O presente relatório apresenta uma realidade integral, mesmo com dados parciais que devem ser aprofundados, tanto pela continuidade do trabalho do grupo como pela academia, mas também, e principalmente, pelos entes governamentais dentro de suas especificidades e programas, para a implementação de ações integradas, necessárias à inclusão social destas comunidades. No andamento da ação o GTCM procurou aprofundar algumas questões mas como foi dito, a tarefa se apresenta bem maior do que a expectativa inicial, frente principalmente à visão que se tinha do Paraná: europeu.

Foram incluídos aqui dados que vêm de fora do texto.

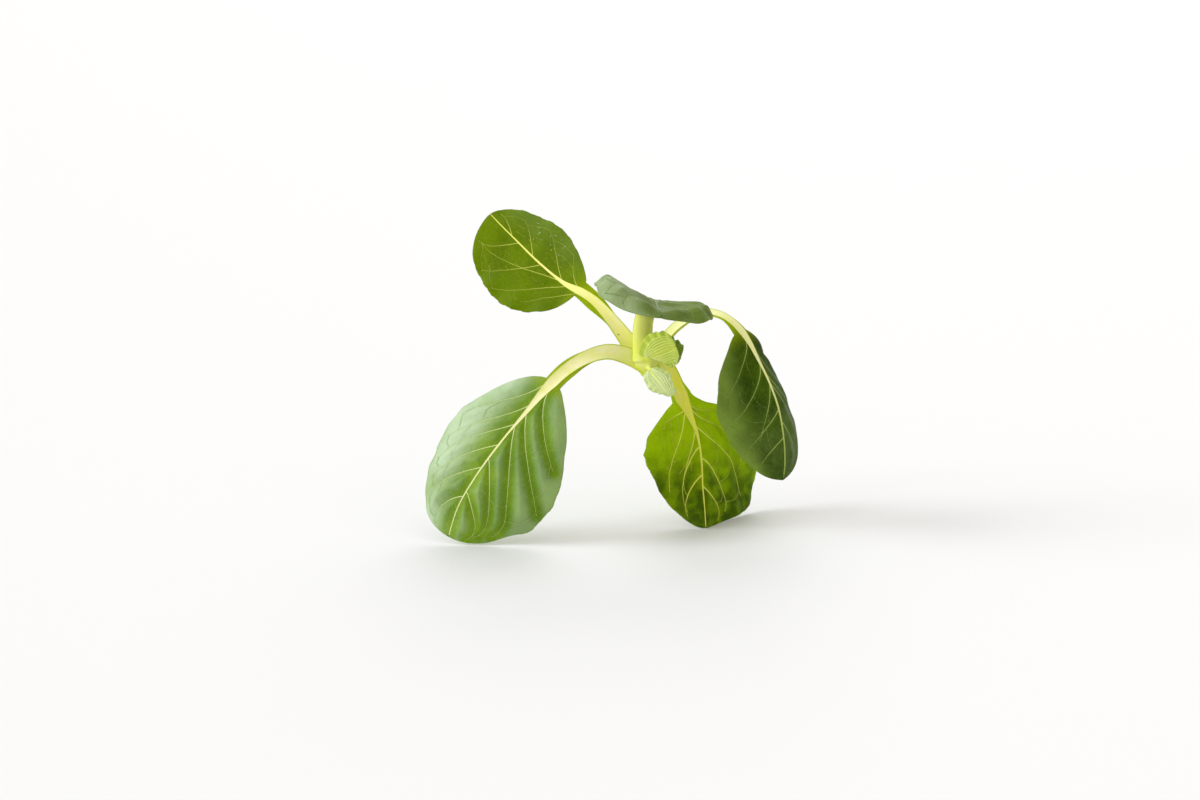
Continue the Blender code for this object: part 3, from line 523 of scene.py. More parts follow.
def makeStalk(leaf, line, making):
    # The pale stalk and the midrib that it narrows to: a channel above and a round back below
    s = np.arange(0.0, line.length * 0.992, making["stalkStep"])
    u = bladeShare(leaf, line, s)
    half = ribHalf(leaf, line, s)
    drop = -making["swellDrop"] * leaf["bulge"] * swellShare(u)
    baseDepth = making["depthShare"] * leaf["baseHalfWidth"]
    neckDepth, tipDepth = 0.62 * baseDepth, 0.34
    onStalk = baseDepth * (1 - 0.38 * np.clip(s / (leaf["neck"] * line.length), 0, 1))
    depth = np.where(u <= 0, onStalk, neckDepth + (tipDepth - neckDepth) * np.clip(u, 0, 1) ** 0.6)
    rim = 0.24 + 0.12 * np.clip(half / 1.2, 0, 1)
    channel = 0.42 * np.clip(half / leaf["baseHalfWidth"], 0.12, 1)
    top = np.linspace(-1, 1, making["topPoints"])
    turn = np.linspace(0, math.pi, making["backPoints"] + 2)[1:-1]
    section = 1 - top**2 + 0.06 * np.cos(9 * math.pi * top)  # the channel's hollow, with fine ridges in it
    lift = rim[:, None] - channel[:, None] * section
    back = rim[:, None] - (depth + rim)[:, None] * np.sin(turn) ** 0.85
    sideways = np.concatenate([half[:, None] * top, half[:, None] * np.cos(turn)], 1)
    rise = np.concatenate([lift, back], 1) + drop[:, None]
    _, across, facing = line.read(s)
    middle = surfaceAt(leaf, line, s, driftOf(leaf, u))
    rings = middle[:, None] + sideways[..., None] * across[:, None] + rise[..., None] * facing[:, None]
    points, faces = tubeBody(rings)
    count = len(s)

    def everyRing(topValues, backValues):
        # Values for the points of each ring, then for the two end points
        grid = np.tile(np.concatenate([topValues, backValues]), count)
        return np.concatenate([grid, [grid[0], grid[-1]]])

    def everyPoint(values):
        grid = np.repeat(values, sideways.shape[1])
        return np.concatenate([grid, [grid[0], grid[-1]]])

    fields = {"acrossStalk": everyRing(top, np.cos(turn)),
              "below": everyRing(np.zeros(len(top)), np.sin(turn)),
              "alongBlade": everyPoint(u), "fromCrown": everyPoint(s)}
    girth = np.cumsum(np.abs(np.diff(np.concatenate([top[:1], top, 1 + turn]))))
    uv = np.stack([everyPoint(half) * everyRing(girth[:len(top)], girth[len(top):]), everyPoint(s)], -1)
    return finishMesh("stalk" + leaf["name"], points, faces, fields, uv)


# Geometry Nodes

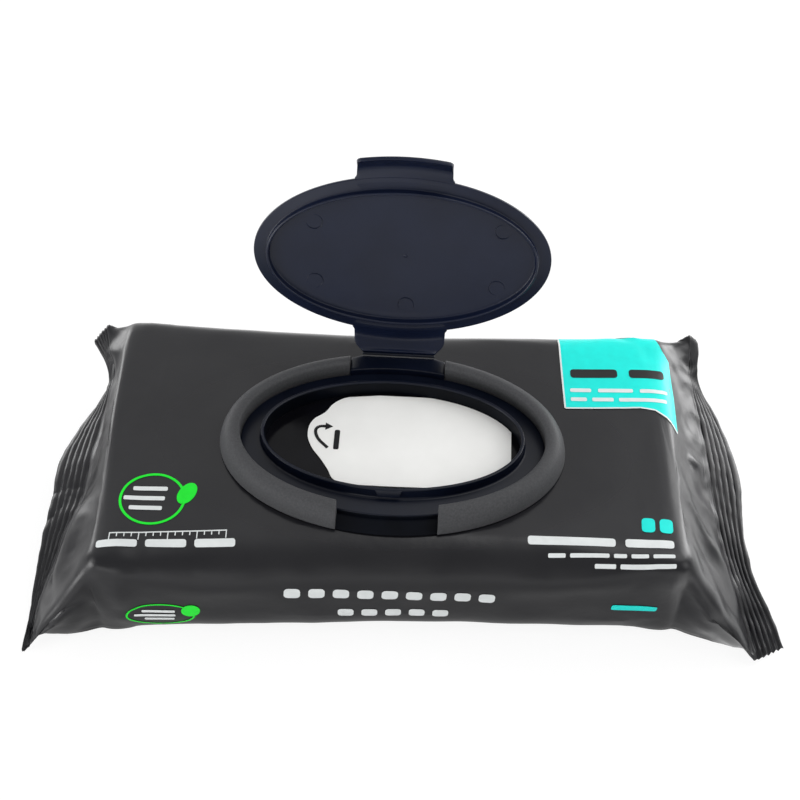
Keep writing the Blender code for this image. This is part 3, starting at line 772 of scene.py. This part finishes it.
# %% Outline tools
def rounded(corners, steps=4):
    """Round an outline's corners. Each corner is (across, up, radius) in mm."""
    outline = []
    for index, (across, up, radius) in enumerate(corners):
        here = Vector((across, up))
        if radius == 0:
            outline.append(here)
            continue
        before = (Vector(corners[index - 1][:2]) - here).normalized()
        after = (Vector(corners[(index + 1) % len(corners)][:2]) - here).normalized()
        half = before.angle(after) / 2
        centre = here + (before + after).normalized() * radius / sin(half)
        start = here + before * radius / tan(half) - centre
        end = here + after * radius / tan(half) - centre
        angle = start.angle(end)
        for step in range(steps + 1):
            share = step / steps
            turned = start * sin((1 - share) * angle) + end * sin(share * angle)
            outline.append(centre + turned / sin(angle))
    return outline


def smooth_run(points, steps):
    """Read a run of points as one smooth curve with this many steps between each pair."""
    run = [Vector(point) for point in points]
    run = [run[0] * 2 - run[1]] + run + [run[-1] * 2 - run[-2]]
    curve = []
    for a, b, c, d in zip(run, run[1:], run[2:], run[3:]):
        for step in range(steps):
            t = step / steps
            curve.append(0.5 * (2 * b + (c - a) * t + (2 * a - 5 * b + 4 * c - d) * t * t
                                + (3 * b - a - 3 * c + d) * t ** 3))
    return curve + [run[-2]]


print("a rounded corner has", len(rounded(((0, 0, 0), (1, 0, 0.2), (1, 1, 0)))) - 2, "points")

# %% [markdown]
# The frame and the lid are ovals at even distances from the oval opening. A turned ring that
# is stretched to an oval would be wider at its ends than at its sides. So each piece is made
# as by hand: a circle is added, stretched to the first oval, then extruded and resized from
# oval to oval.

# %% Oval tools
OVAL_STEPS = 200
print("each oval has", OVAL_STEPS, "points")


def oval(outwards, height, share=1.0):
    """Half width, half depth and level of one oval, from mm outwards of the opening."""
    return ((OPENING_X + outwards * MM) * share, (OPENING_Y + outwards * MM) * share,
            BASE_Z + height * MM)


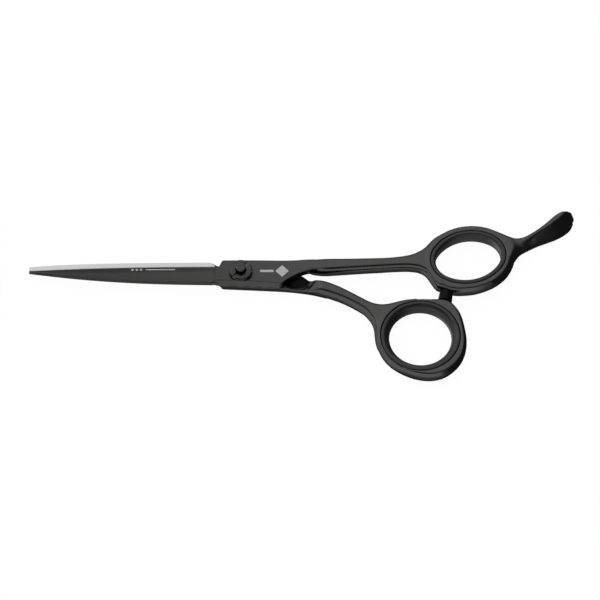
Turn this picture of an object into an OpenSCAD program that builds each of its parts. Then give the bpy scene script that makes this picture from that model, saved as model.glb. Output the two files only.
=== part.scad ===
// Hair cutting shears: two forged halves with an offset handle, a keyed pivot
// bolt with a slotted tension nut, rubber ring inserts and a rubber bumper.
// Frame: the origin is on the pivot axis, midway between the halves' riding faces.
// +X runs to the handles, +Y from the thumb ring to the finger ring, and +Z
// through the finger half to the tension nut. The shears are drawn closed.

/* [Blades] */
// Pivot axis to the blade tips
blade_reach = 66.9; // [58:0.1:80]
// Height of the cutting edge above the pivot line at the heel
edge_y = 3.2; // [3:0.05:3.4]
// Blade thickness at the heel
blade_t = 1.5; // [1.2:0.05:1.8]
// Blade thickness at the tip
tip_t = 0.8; // [0.6:0.05:1]
// Gap between the two riding faces
ride_gap = 0.08; // [0.06:0.01:0.12]

/* [Pivot block and shanks] */
// Pivot axis to the step where the blades meet the block
heel_x = 8.3; // [7.8:0.1:9]
// Height of the finger half's block above the riding plane
block_front = 2.4; // [2.2:0.05:2.6]
// Depth of the thumb half's block below the riding plane
block_back = 2.3; // [2.2:0.05:2.6]
// Full thickness of both shanks
shank_t = 4.9; // [4.6:0.1:5.2]

/* [Rings] */
// Full thickness of both rings
ring_t = 5.2; // [5.2:0.1:5.6]
// Thumb ring throat centre, along X
thumb_x = 56.2; // [55.8:0.1:56.6]
// Thumb ring throat centre, along Y
thumb_y = -23.1; // [-23.5:0.1:-22.8]
// Thumb ring, outer radius
thumb_r = 14.1; // [13.8:0.1:14.5]
// Thumb ring insert, throat radius
thumb_throat = 9.7; // [9.4:0.05:9.9]
// Finger ring centre, along X
finger_x = 71.8; // [71.4:0.1:72.2]
// Finger ring centre, along Y
finger_y = 5.35; // [5.15:0.1:5.55]
// Finger ring insert, half the throat's length
finger_a = 10.4; // [10.1:0.1:10.7]
// Finger ring insert, half the throat's width
finger_b = 7.85; // [7.65:0.1:8.05]
// Turn of the finger ring's long axis from +X
finger_tilt = 15; // [12:1:18]
// Rubber and steel together, from the finger ring's throat to its outside
finger_wall = 3.8; // [3.6:0.1:4]
// Rubber thickness of the finger ring insert, from throat to seat
finger_insert_w = 1.2; // [1.1:0.05:1.3]
// Rubber thickness of the thumb ring insert, from throat to seat
thumb_insert_w = 2.2; // [2:0.05:2.3]

/* [Pivot hardware] */
// Pivot bolt journal diameter
journal_d = 4.0; // [3.8:0.1:4.2]
// Radial running clearance in the bush and on the thread
running = 0.04; // [0.02:0.01:0.08]
// Pivot bolt thread diameter
thread_d = 3.2; // [3:0.1:3.4]
// Thread lead
thread_lead = 0.5; // [0.35:0.05:0.5]
// Tension nut diameter
nut_d = 7.4; // [7.2:0.1:7.6]
// Tension nut disc thickness
nut_t = 1.0; // [0.9:0.05:1.2]
// Turn of the nut's slot from +X
slot_turn = 49; // [0:1:180]
// Pivot bolt head diameter
head_d = 7.0; // [6.6:0.1:7.2]
// Pivot bolt end, height above the nut
bolt_out = 1.7; // [0.5:0.1:2]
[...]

Ao se apresentar este relato é preciso fazer notar que o que mais chama a atenção de todos os que acompanham, local e nacionalmente, o que ocorre em nosso estado é a maneira plural como isto acontece: é política de governo, do atual governo, reafirme-se. Acontece de forma integral, tratando não só de desvendar e registrar toda esta realidade, mas procurando resposta aos desafios encontrados, que longe estão de ter solução imediata; em três anos e poucos meses saímos do total desconhecimento e abandono ao envolvimento do governo como um todo, com ações transversais sendo pensadas, projetadas e executadas principalmente levando em conta o necessário recorte étnico, pois que a metodologia utilizada pelo Grupo de Trabalho Clóvis Moura se respalda nas perspectivas da “pesquisa aplicada, destinada a intervir diretamente na realidade, a teorizar práticas, a produzir alternativas concretas, a comprometer-se com soluções” dos problemas diagnosticados pelo Levantamento Básico das Comunidades Remanescentes de Quilombos e “Terras de Preto” do Estado do Paraná.